Cercle d’Études libertaires. – Maintenant que les célébrations du centenaire de la révolution sont terminées, ne vas-tu pas t’ennuyer ?
René Berthier. – Pas du tout, parce que je me consacre depuis plusieurs années à un travail que j’ai intitulé provisoirement « l’opposition syndicaliste révolutionnaire à l’Internationale communiste ». Le mouvement anarchiste s’est peu intéressé (me semble-t-il) à l’Internationale communiste alors que les débats qui eurent lieu après la révolution sur la question de créer une Internationale syndicaliste aboutirent à la rupture définitive entre communistes d’une part, anarchistes et syndicalistes révolutionnaires de l’autre. C’est à partir de là que se constitua à proprement parler le mouvement anarcho-syndicaliste, ce qui n’est tout de même pas rien !
Ce travail se veut, comme mon « Thermidor », une sorte de démystification du discours communiste dominant sur les événements. Mais il se veut également une critique d’un discours totalement farfelu, qui commence à se developper depuis quelques années, et qui mythifie l’Internationale syndicale rouge, l’annexe syndicale de l’Internationale communiste. Selon les partisans de cette thèse, l’Internationale syndicale rouge était indépendante de l’Internationale communiste et aurait pu constituer une opposition ouvrière si les anarchistes ne l’avaient pas sabotée.
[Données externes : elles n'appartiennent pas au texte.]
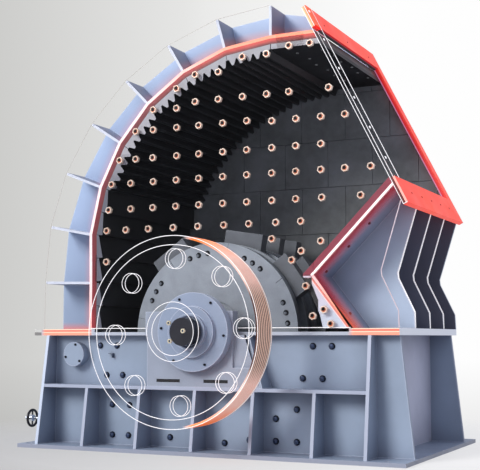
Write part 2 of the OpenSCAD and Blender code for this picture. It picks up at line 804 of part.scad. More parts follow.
// The feed floor's liner is a plate; below the nose a wedge fills up to the rotor's side
module nose_liners() {
    color(liner_grey) across(-inner_half, liner_y1) {
        polygon([
            nose_at(shell_t),
            floor_at(shell_t),
            floor_at(shell_t + nose_liner_t),
            nose_at(shell_t + nose_liner_t),
        ]);
        polygon([
            lower_at(shell_t),
            nose_at(shell_t) + [0, -liner_gap],
            nose_at(shell_t + nose_liner_t) + [0, -liner_gap],
            [wedge_foot_x - nose_liner_t / 2, (nose_at(0)[1] + 3 * housing_deck_z) / 4],
            [wedge_foot_x, housing_deck_z],
        ]);
    }
}
module near_gusset() {
    color([0.85, 0.9, 0.95, 0.3]) across(-half_w, -inner_half) polygon(nose_outline);
}
rib_count = 3;
rib_pitch = 2 * half_w / (rib_count + 1);
module feed_end_ribs() {
    color(blue) for (i = [1:rib_count])
        across(-half_w + i * rib_pitch - fin_t / 2, -half_w + i * rib_pitch + fin_t / 2)
            polygon(nose_outline);
}

// ---- rotor ----
disc_pitch = (rotor_len - disc_t) / (disc_count - 1);
core_d = 1.5 * shaft_mid_d;
pin_count = 8;
module at_pin(i) {
    rotate([0, -hammer_angle - i * 360 / pin_count, 0]) translate([pin_circle_d / 2, 0, 0]) children();
}
module pin_bars(y) {
    translate([0, 0, axis_h]) for (i = [0:pin_count - 1]) at_pin(i) bar_y(pin_d, -y, y);
}
module main_shaft() {
    color([0.2, 0.22, 0.3]) {
        axis_bar(shaft_d, -pulley_y - shaft_grip, far_shaft_end_y);
        axis_bar(shaft_mid_d, -rotor_half, rotor_half);
    }
}
module rotor_discs() {
    color([0.46, 0.49, 0.53]) difference() {
        union() {
            for (i = [0:disc_count - 1])
                axis_bar(disc_d, -rotor_half + i * disc_pitch, -rotor_half + i * disc_pitch + disc_t);
            axis_bar(core_d, -rotor_half, rotor_half);
        }
        axis_bar(shaft_mid_d, -rotor_half - 1, rotor_half + 1);
        pin_bars(rotor_half + 1);
    }
}
module hammer_pins() { color("silver") pin_bars(rotor_half); }
module guard_ring(y0, y1) {
    difference() {
        axis_bar(disc_d, y0, y1);
        axis_bar(guard_in_d, y0 - 1, y1 + 1);
        for (i = [0:pin_count - 1])
            translate([0, 0, axis_h]) rotate([0, -hammer_angle - i * 360 / pin_count, 0])
                box(disc_d / 2 - slit_len, disc_d, y0 - 1, y1 + 1, -liner_gap / 2, liner_gap / 2);
    }
}
module guard_plates() {
    color([0.5, 0.53, 0.57]) {
        guard_ring(-rotor_half - guard_t, -rotor_half);
        guard_ring(rotor_half, rotor_half + guard_t);
    }
}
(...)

C’est un discours qui prend le contre-pied, mais qui ressemble étrangement à celui qui est adopté par de nombreux anarchistes sud-américains qui affirment que le syndicalisme révolutionnaire serait une « stratégie », une « variante » de l’anarchisme.
Le fait que des militants puissent développer des thèses aussi farfelues est dans une large mesure la faute du mouvement libertaire, qui s’est trop longtemps désintéressé d’un travail historique sérieux sur l’histoire du mouvement ouvrier et du mouvement anarchiste, lacune qui a laissé la porte ouverte à toutes les fantaisies sans que rien ne vienne les contredire.

J’ajoute que la traduction en français d’auteurs anglo-saxons (tels que Wayne Thorpe) ou allemands (tels que Reiner Tosstorff) seraient d’une grande aide pour remettre les pendules à l’heure.